**Entries:**
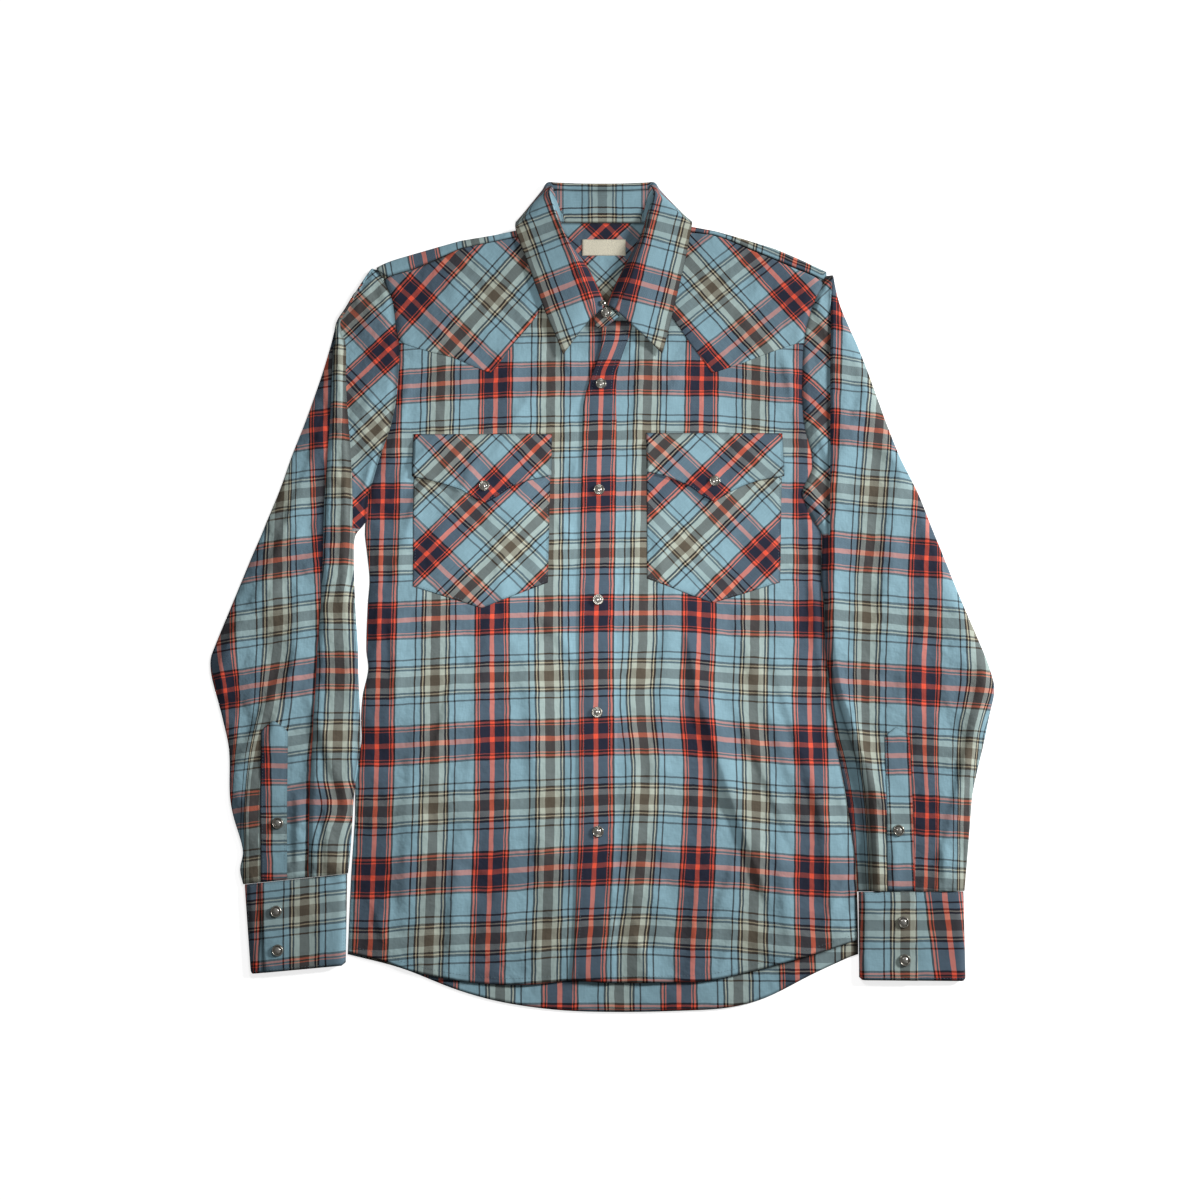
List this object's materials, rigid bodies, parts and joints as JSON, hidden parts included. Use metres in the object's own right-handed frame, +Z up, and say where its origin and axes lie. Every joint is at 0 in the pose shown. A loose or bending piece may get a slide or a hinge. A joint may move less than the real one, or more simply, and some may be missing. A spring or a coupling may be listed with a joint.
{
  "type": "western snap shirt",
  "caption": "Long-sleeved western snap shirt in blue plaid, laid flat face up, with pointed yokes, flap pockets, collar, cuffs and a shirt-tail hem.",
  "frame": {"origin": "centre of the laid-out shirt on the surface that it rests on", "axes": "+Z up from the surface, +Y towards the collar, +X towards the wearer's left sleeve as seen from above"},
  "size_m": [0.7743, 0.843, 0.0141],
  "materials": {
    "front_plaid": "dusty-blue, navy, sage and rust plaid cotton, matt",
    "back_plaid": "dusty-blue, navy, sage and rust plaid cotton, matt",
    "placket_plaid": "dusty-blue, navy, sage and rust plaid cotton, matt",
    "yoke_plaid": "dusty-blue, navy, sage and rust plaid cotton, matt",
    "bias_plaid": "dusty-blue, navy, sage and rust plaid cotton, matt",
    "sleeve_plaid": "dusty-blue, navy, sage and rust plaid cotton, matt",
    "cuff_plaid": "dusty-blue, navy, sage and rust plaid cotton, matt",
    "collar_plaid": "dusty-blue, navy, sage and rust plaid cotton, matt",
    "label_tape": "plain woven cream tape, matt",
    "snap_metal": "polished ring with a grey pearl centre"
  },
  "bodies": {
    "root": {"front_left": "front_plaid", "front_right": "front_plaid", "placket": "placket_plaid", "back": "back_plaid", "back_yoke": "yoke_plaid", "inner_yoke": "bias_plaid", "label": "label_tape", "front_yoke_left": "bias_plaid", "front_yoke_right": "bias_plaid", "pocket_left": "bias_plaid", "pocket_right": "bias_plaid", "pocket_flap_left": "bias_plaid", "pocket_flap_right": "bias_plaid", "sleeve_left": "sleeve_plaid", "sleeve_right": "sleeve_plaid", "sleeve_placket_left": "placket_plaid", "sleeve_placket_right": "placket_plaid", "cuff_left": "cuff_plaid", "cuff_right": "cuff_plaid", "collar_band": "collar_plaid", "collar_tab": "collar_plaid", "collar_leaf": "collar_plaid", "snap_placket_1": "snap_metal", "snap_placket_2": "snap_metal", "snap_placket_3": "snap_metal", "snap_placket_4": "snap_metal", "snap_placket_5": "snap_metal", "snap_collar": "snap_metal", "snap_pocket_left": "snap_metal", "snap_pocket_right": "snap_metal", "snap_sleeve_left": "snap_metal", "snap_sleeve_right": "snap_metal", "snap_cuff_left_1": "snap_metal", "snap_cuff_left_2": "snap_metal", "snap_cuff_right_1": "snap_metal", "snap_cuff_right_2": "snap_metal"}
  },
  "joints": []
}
...
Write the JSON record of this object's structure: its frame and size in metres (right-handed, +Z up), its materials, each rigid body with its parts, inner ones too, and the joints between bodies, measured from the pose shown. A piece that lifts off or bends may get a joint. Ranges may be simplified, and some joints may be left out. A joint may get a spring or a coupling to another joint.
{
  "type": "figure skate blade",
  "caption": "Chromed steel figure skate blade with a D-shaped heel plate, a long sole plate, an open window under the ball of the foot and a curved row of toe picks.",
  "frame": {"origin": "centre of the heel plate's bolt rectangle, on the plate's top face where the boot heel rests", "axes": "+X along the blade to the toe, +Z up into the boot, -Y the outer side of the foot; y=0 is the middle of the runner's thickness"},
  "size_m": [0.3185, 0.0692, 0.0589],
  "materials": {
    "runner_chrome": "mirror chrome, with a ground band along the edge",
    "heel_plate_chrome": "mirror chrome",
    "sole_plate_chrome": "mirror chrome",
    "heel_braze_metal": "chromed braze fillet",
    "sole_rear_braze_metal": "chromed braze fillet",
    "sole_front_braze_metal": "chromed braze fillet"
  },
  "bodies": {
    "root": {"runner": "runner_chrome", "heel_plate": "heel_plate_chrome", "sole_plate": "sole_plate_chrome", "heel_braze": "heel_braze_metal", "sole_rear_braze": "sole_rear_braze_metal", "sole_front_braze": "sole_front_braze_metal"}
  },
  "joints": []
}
...
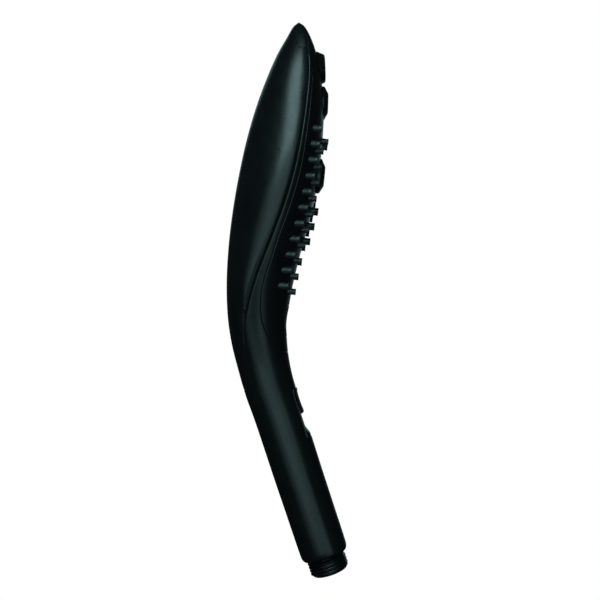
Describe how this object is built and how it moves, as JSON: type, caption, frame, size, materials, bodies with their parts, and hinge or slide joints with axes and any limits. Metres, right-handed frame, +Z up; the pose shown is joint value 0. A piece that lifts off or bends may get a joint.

**What to produce:** In the entries above, find every line with the word "lifts" and list it.

**Result for this exercise:**
Write the JSON record of this object's structure: its frame and size in metres (right-handed, +Z up), its materials, each rigid body with its parts, inner ones too, and the joints between bodies, measured from the pose shown. A piece that lifts off or bends may get a joint. Ranges may be simplified, and some joints may be left out. A joint may get a spring or a coupling to another joint.
Describe how this object is built and how it moves, as JSON: type, caption, frame, size, materials, bodies with their parts, and hinge or slide joints with axes and any limits. Metres, right-handed frame, +Z up; the pose shown is joint value 0. A piece that lifts off or bends may get a joint.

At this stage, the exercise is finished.